A spoken drift playbook for rapid response is valuable because it ensures responders can act even when the situation is stressful and time is limited. The playbook starts with recognizing the drift alert as a posture change, not just a monitoring event, and immediately checking whether the change creates exposure or removes visibility. It then moves to identifying the affected resource, the baseline expectation, and the exact configuration that has deviated. Next, it includes checking recent change activity to find whether the deviation aligns with a planned change, an emergency action, or unexpected behavior, and it emphasizes coordination with service owners when production stability is at risk. The playbook includes a clear decision point about whether to restore the baseline immediately or to apply a controlled remediation plan if immediate restoration would cause outage. It also includes post-correction verification, confirming that the baseline is restored and the drift signal clears, followed by capturing a brief lesson about what enabled the deviation. When responders can speak the playbook aloud and follow it consistently, drift incidents become faster to resolve and less likely to repeat.
Selecting one baseline and defining its drift trigger is a practical conclusion because it turns drift management into a concrete habit rather than an abstract concept.
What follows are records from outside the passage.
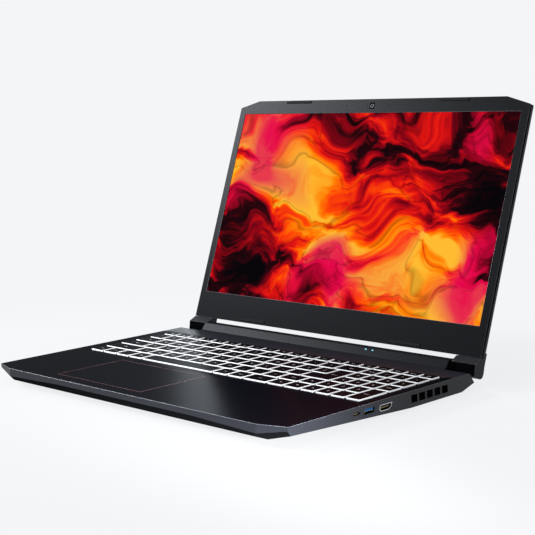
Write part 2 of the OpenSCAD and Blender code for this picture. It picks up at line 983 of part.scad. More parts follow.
module cooling_fins() {
    z0 = inside_z;
    fins = floor((fin_x1 - fin_x0 - 1) / fin_pitch);
    color([0.75, 0.76, 0.78])
        base_frame()
            both_sides() {
                box([fin_x0, fin_front, z0 + fin_h - 0.8], [fin_x1, fin_rear, z0 + fin_h]);
                box([fin_x0, fin_front, z0], [fin_x1, fin_rear, z0 + 0.6]);
                for (i = [0:fins])
                    box([fin_x0 + i * fin_pitch, fin_front, z0],
                        [fin_x0 + i * fin_pitch + 0.8, fin_rear, z0 + fin_h]);
            }
}

// A fan case with a round chamber, open to the rear, with intakes above and below
module fan_case(side) {
    r = rotor_r + 1.5;
    z0 = inside_z;
    z1 = inside_z + fan_h;
    skin = 0.8;
    color([0.09, 0.09, 0.10])
        base_frame()
            translate([side * fan_x, fan_y, 0])
                difference() {
                    box([-fan_half, -fan_half, z0], [fan_half, fan_half + 5, z1]);
                    translate([0, 0, z0 + skin])
                        cylinder(h = fan_h - 2 * skin, r = r);
                    box([-r, 0, z0 + skin], [r, fan_half + 6, z1 - skin]);
                    translate([0, 0, z1 - skin - 1])
                        cylinder(h = skin + 2, r = fan_eye);
                    difference() {
                        translate([0, 0, z0 - 1])
                            cylinder(h = skin + 2, r = fan_eye);
                        translate([0, 0, z0 - 2])
                            cylinder(h = skin + 4, r = 12);
                        for (a = [45, 135])
                            rotate([0, 0, a])
                                cube([60, 4, 20], center = true);
                    }
                }
    color([0.6, 0.6, 0.62])
        base_frame()
            translate([side * fan_x, fan_y, z0 + skin - near])
                cylinder(h = 4.5, r = 1.5);
}

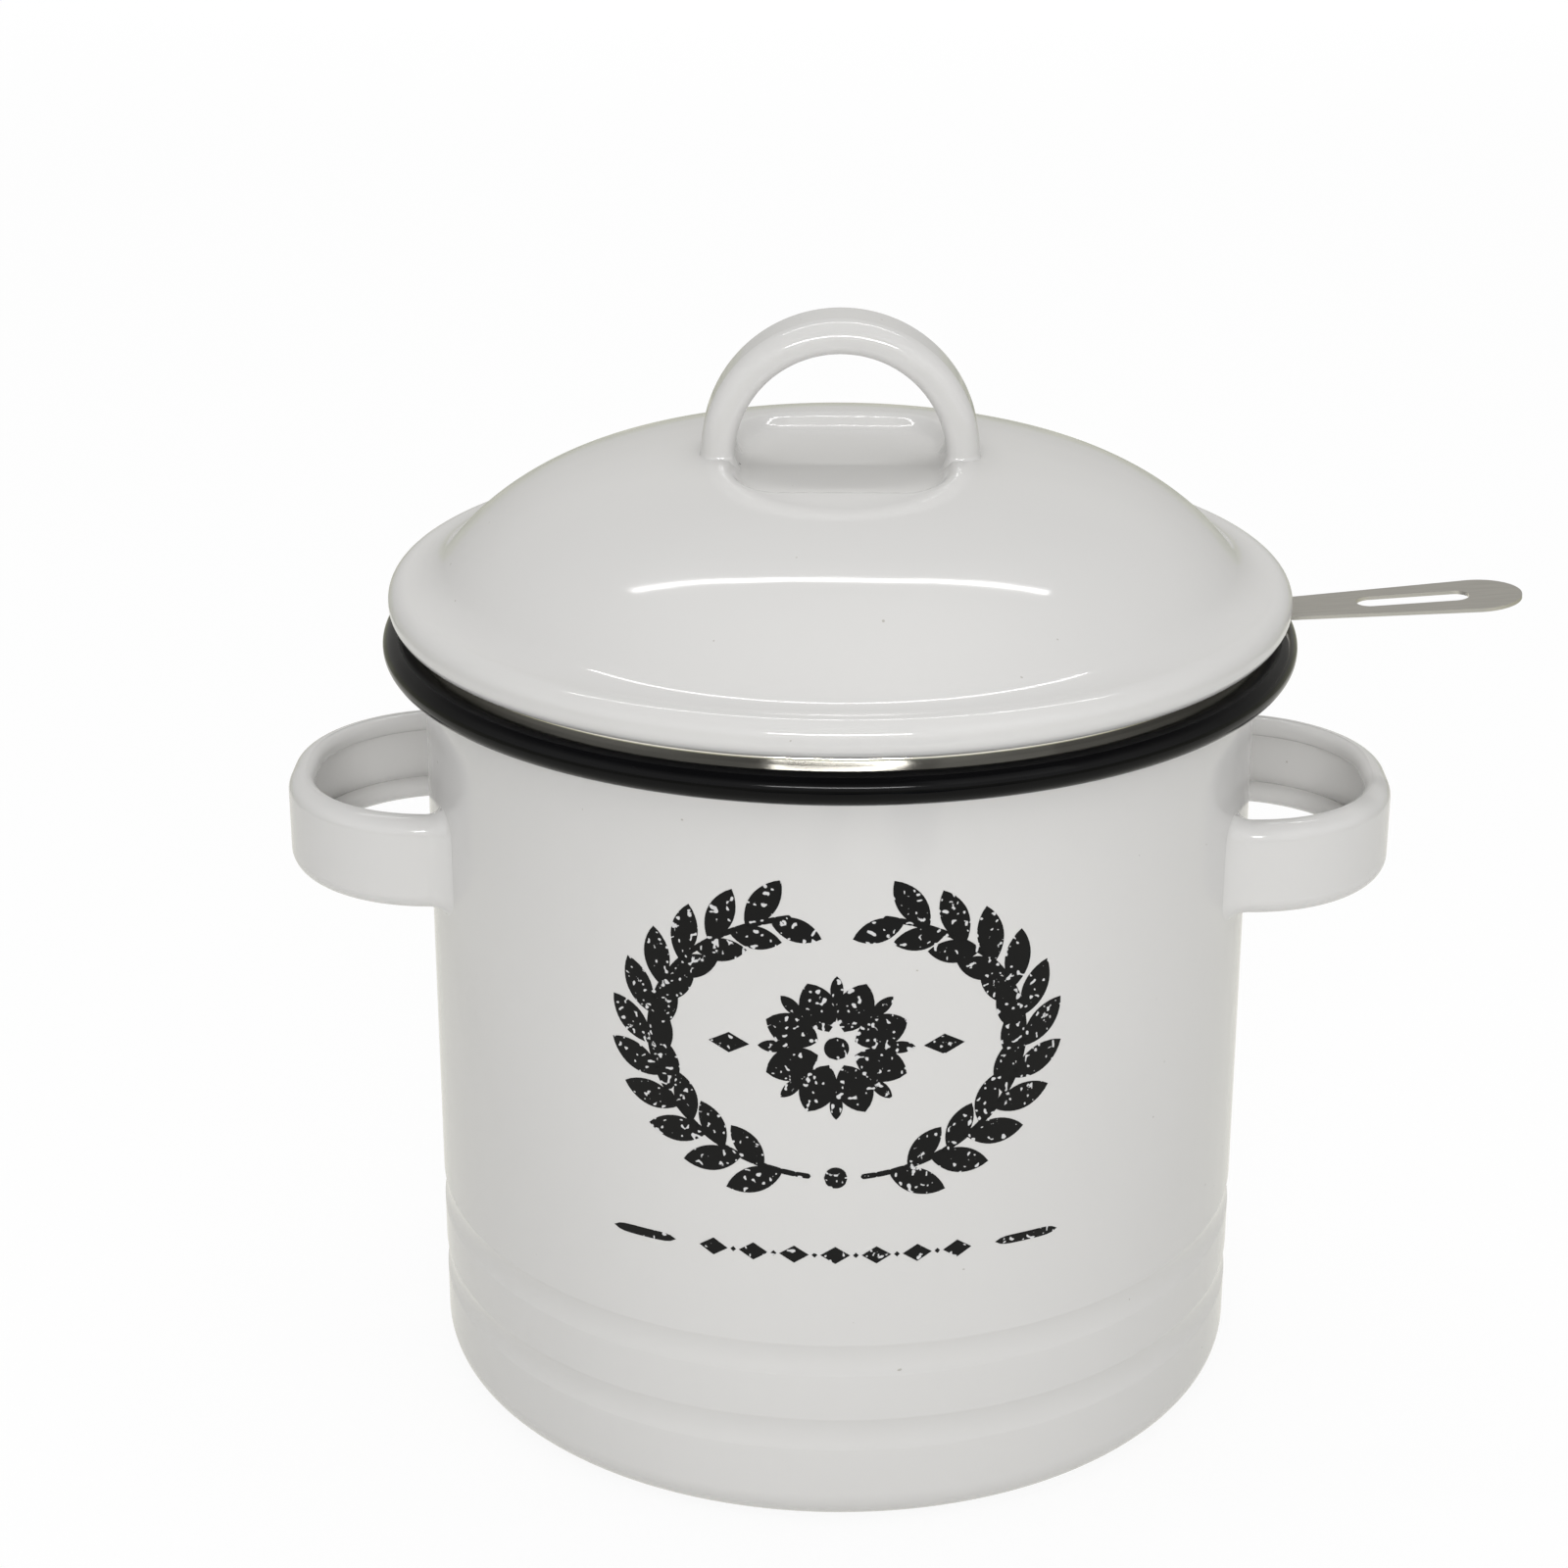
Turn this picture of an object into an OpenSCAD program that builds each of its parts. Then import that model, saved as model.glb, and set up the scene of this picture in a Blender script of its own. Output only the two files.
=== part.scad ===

Choose a baseline that represents a meaningful control, such as required logging, restricted public exposure, or a key identity guardrail, and make the expected state explicit. Then define the drift trigger as the specific measurable change that indicates the baseline has been weakened, and ensure that the trigger is tied to meaningful risk rather than routine churn. When you do this for one baseline, you create a template for doing it again, and you begin building an inventory of controls that are not just configured but continuously defended. Over time, that inventory becomes the evidence that your security posture is stable, not accidental, and that controls remain in place even as the environment changes. This is how you prove that today’s secure settings remain secure tomorrow, not by trusting good intentions, but by measuring drift and responding predictably. Pick one baseline, define its trigger, and you have started the baseline, detect, investigate, correct, and learn loop in a way that will keep paying dividends.